Source records =>
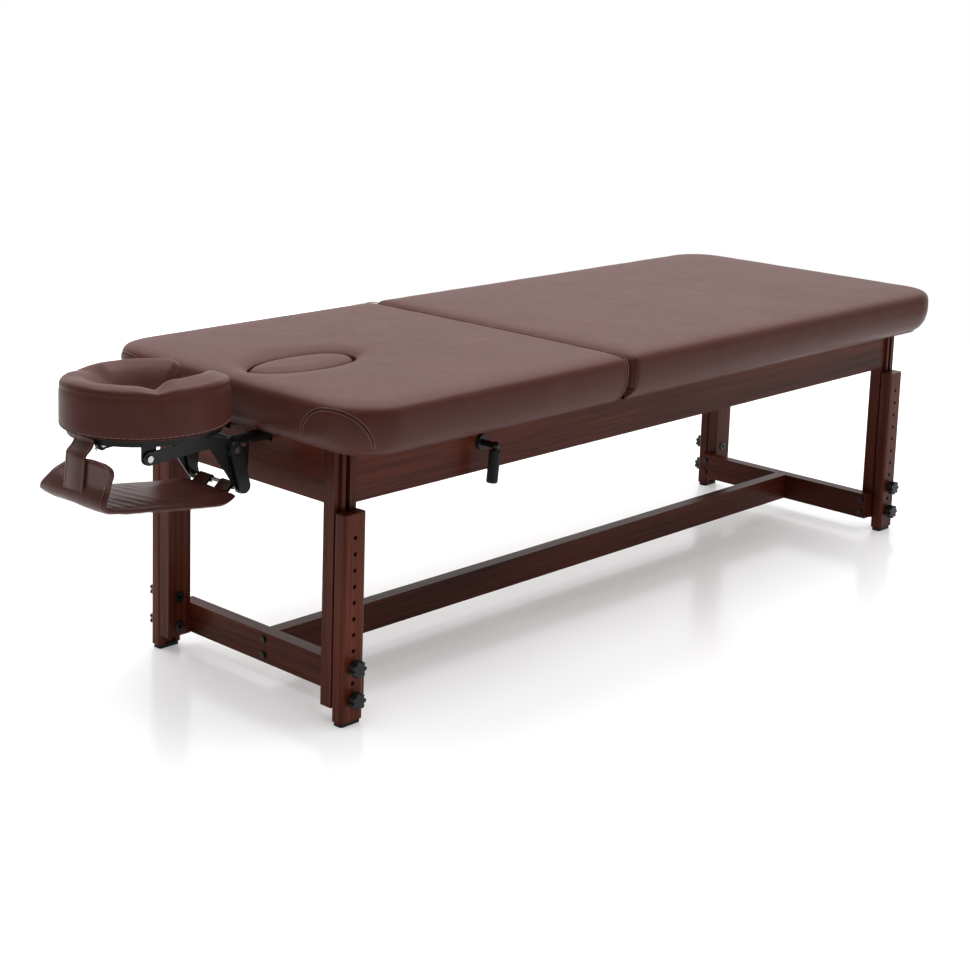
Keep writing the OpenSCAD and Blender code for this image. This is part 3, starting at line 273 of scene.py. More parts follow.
def wood(name, axis, dark, light, streak=(0.30, 0.17, 0.13), coat=0.04, offset=(0, 0, 0)):
    """Stained wood with its grain along one axis, under semi-gloss lacquer."""
    material, tree, shader = new_material(name)
    along = "xyz".index(axis)

    def grain(across, lengthways, **values):
        scale = [across] * 3
        scale[along] = lengthways
        vector = mapped(tree, scale, offset)
        return add(tree, "ShaderNodeTexNoise", [("Vector", vector)], **values).outputs["Fac"]

    bands = grain(14.0, 0.9, Scale=1, Detail=4, Roughness=0.55, Distortion=0.6)
    fibres = grain(95.0, 2.2, Scale=1.6, Detail=8, Roughness=0.7)
    pores = grain(420.0, 22.0, Scale=1, Detail=2)
    base = ramp(tree, bands, [(0.3, dark), (0.72, light)])
    lines = ramp(tree, fibres, [(0.36, streak), (0.60, grey(1))])
    tree.links.new(multiplied(tree, base, lines, 0.62), shader.inputs["Base Color"])
    tree.links.new(ranged(tree, fibres, 0.38, 0.26), shader.inputs["Roughness"])
    relief = add(tree, "ShaderNodeBump", [("Height", pores)], Strength=0.14, Distance=0.0004)
    tree.links.new(relief.outputs["Normal"], shader.inputs["Normal"])
    shader.inputs["Specular IOR Level"].default_value = 0.08
    shader.inputs["Coat Weight"].default_value = coat
    shader.inputs["Coat Roughness"].default_value = 0.22
    return material


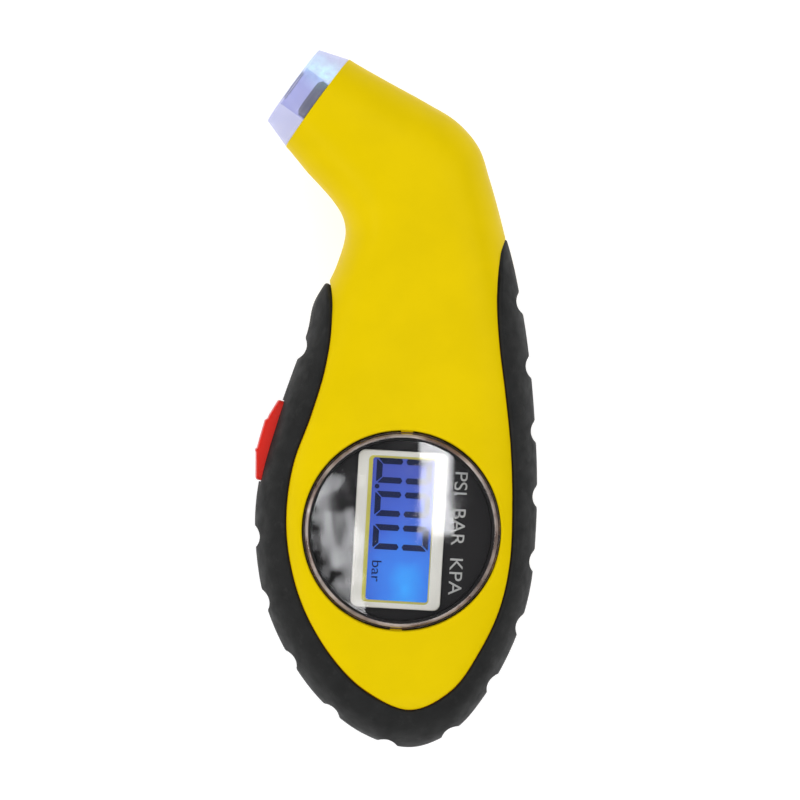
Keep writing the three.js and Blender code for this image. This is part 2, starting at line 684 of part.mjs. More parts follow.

Request => Reproduce the full listing word for word.

Task answer =>
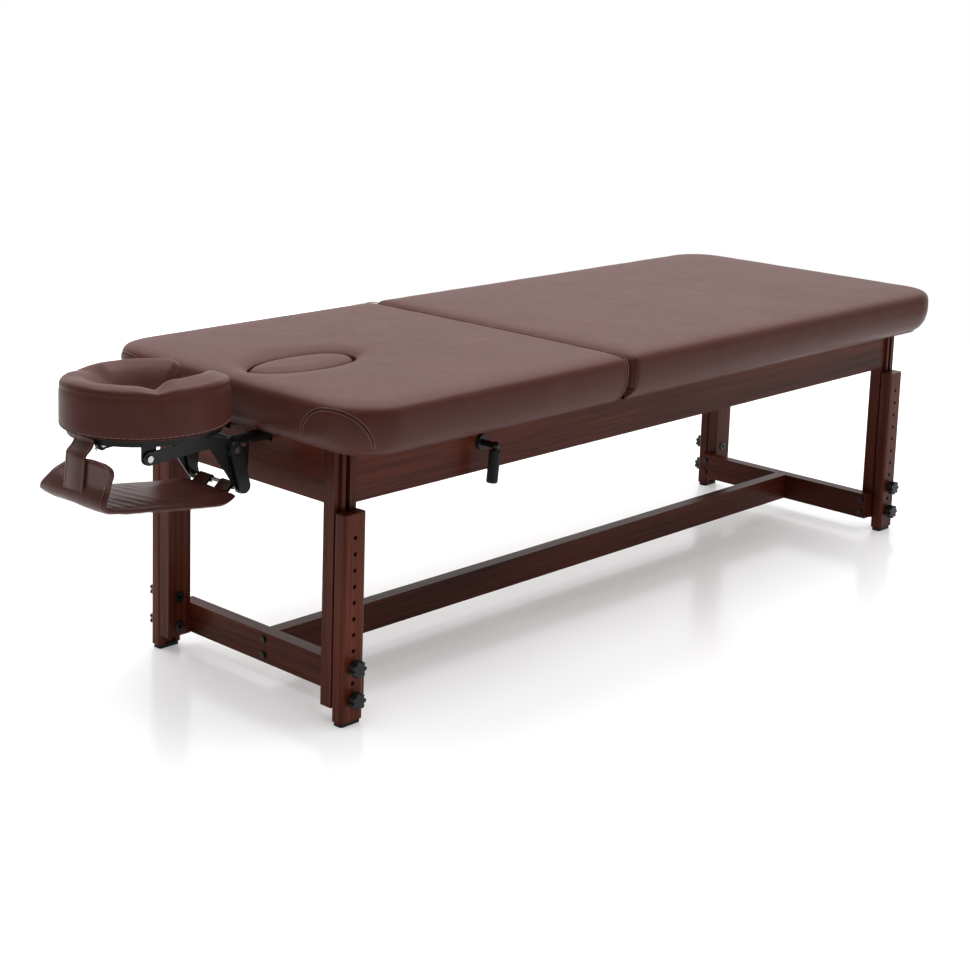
Keep writing the OpenSCAD and Blender code for this image. This is part 3, starting at line 273 of scene.py. More parts follow.
def wood(name, axis, dark, light, streak=(0.30, 0.17, 0.13), coat=0.04, offset=(0, 0, 0)):
    """Stained wood with its grain along one axis, under semi-gloss lacquer."""
    material, tree, shader = new_material(name)
    along = "xyz".index(axis)

    def grain(across, lengthways, **values):
        scale = [across] * 3
        scale[along] = lengthways
        vector = mapped(tree, scale, offset)
        return add(tree, "ShaderNodeTexNoise", [("Vector", vector)], **values).outputs["Fac"]

    bands = grain(14.0, 0.9, Scale=1, Detail=4, Roughness=0.55, Distortion=0.6)
    fibres = grain(95.0, 2.2, Scale=1.6, Detail=8, Roughness=0.7)
    pores = grain(420.0, 22.0, Scale=1, Detail=2)
    base = ramp(tree, bands, [(0.3, dark), (0.72, light)])
    lines = ramp(tree, fibres, [(0.36, streak), (0.60, grey(1))])
    tree.links.new(multiplied(tree, base, lines, 0.62), shader.inputs["Base Color"])
    tree.links.new(ranged(tree, fibres, 0.38, 0.26), shader.inputs["Roughness"])
    relief = add(tree, "ShaderNodeBump", [("Height", pores)], Strength=0.14, Distance=0.0004)
    tree.links.new(relief.outputs["Normal"], shader.inputs["Normal"])
    shader.inputs["Specular IOR Level"].default_value = 0.08
    shader.inputs["Coat Weight"].default_value = coat
    shader.inputs["Coat Roughness"].default_value = 0.22
    return material


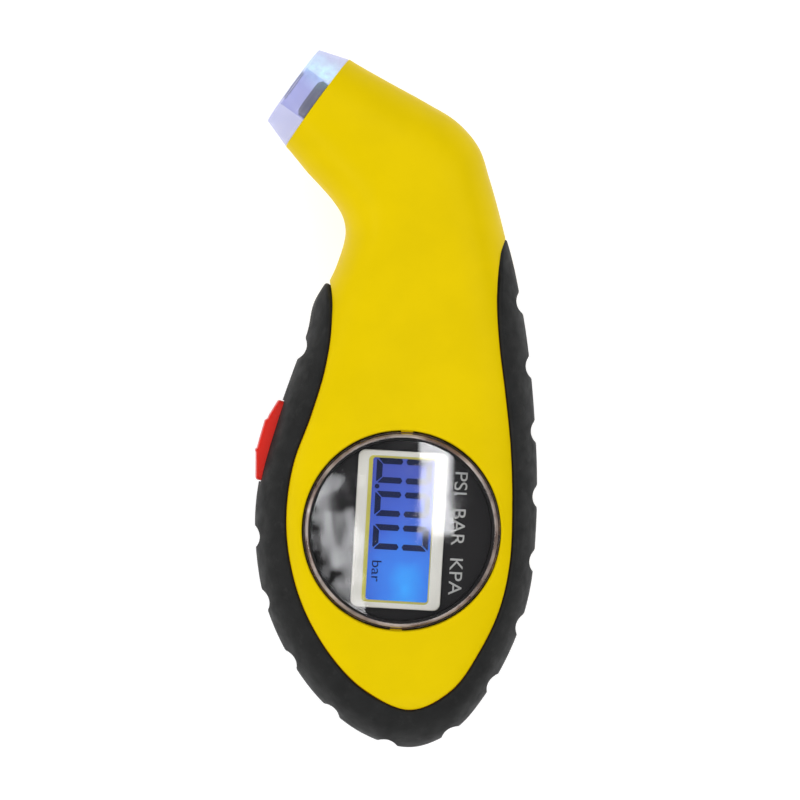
Keep writing the three.js and Blender code for this image. This is part 2, starting at line 684 of part.mjs. More parts follow.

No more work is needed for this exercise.